Now the dispatcher's send blocks until the worker actually receives, guaranteeing one-job-at-a-time semantics.

Bug 8 — Reply channel leaked on context cancel¶

type Req struct {
    Reply chan int
}

func worker(in <-chan Req) {
    for r := range in {
        r.Reply <- compute() // (capacity 1, so this is non-blocking)
    }
}

func client(ctx context.Context, in chan<- Req) (int, error) {
    r := Req{Reply: make(chan int, 1)}
    select {
    case in <- r:
    case <-ctx.Done():
        return 0, ctx.Err()
    }
    select {
    case v := <-r.Reply:
        return v, nil
    case <-ctx.Done():
        return 0, ctx.Err()
    }
}

What breaks. Subtle. If the context fires after the request is sent but before the worker has read it, the request sits in the worker's input queue holding a reference to the abandoned reply channel. Eventually the worker processes it, sends into the buffered reply, and the channel is freed — fine. But if the worker is slow and the client retries, requests stack up.

A deeper bug: if the worker has already received the request and computed the reply, the client never reads it; the reply is lost (the channel is garbage-collected with its value).

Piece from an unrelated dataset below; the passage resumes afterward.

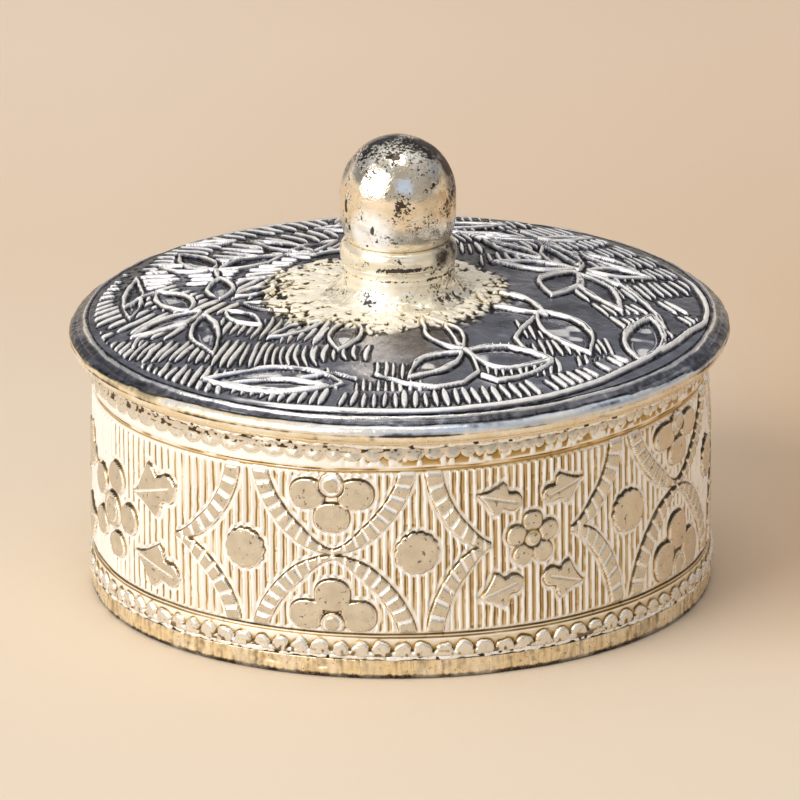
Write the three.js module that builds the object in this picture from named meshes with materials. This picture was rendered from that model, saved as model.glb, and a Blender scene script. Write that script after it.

Why. The protocol does not explicitly cancel the request on the worker side. Cancellation is one-sided.

Fix. Embed the context in the request and have the worker check it before doing expensive work:

type Req struct {
    Ctx   context.Context
    Reply chan int
}

func worker(in <-chan Req) {
    for r := range in {
        if r.Ctx.Err() != nil {
            continue // skip cancelled requests
        }
        r.Reply <- compute(r.Ctx)
    }
}

The worker now reads r.Ctx to decide whether to bother, and compute can also abort on cancellation.

How to drill this¶

Each bug above maps to one of three failure modes:

Lifecycle race. Started or stopped signals out of order with state.
Broadcast misuse. Send-for-many or close-for-one.
Leak. Orphan goroutines blocked on dead channels.

When reviewing real code, ask of every channel: who allocates it, who sends, who receives, who closes. If two of those answers are "anyone," there is a bug waiting.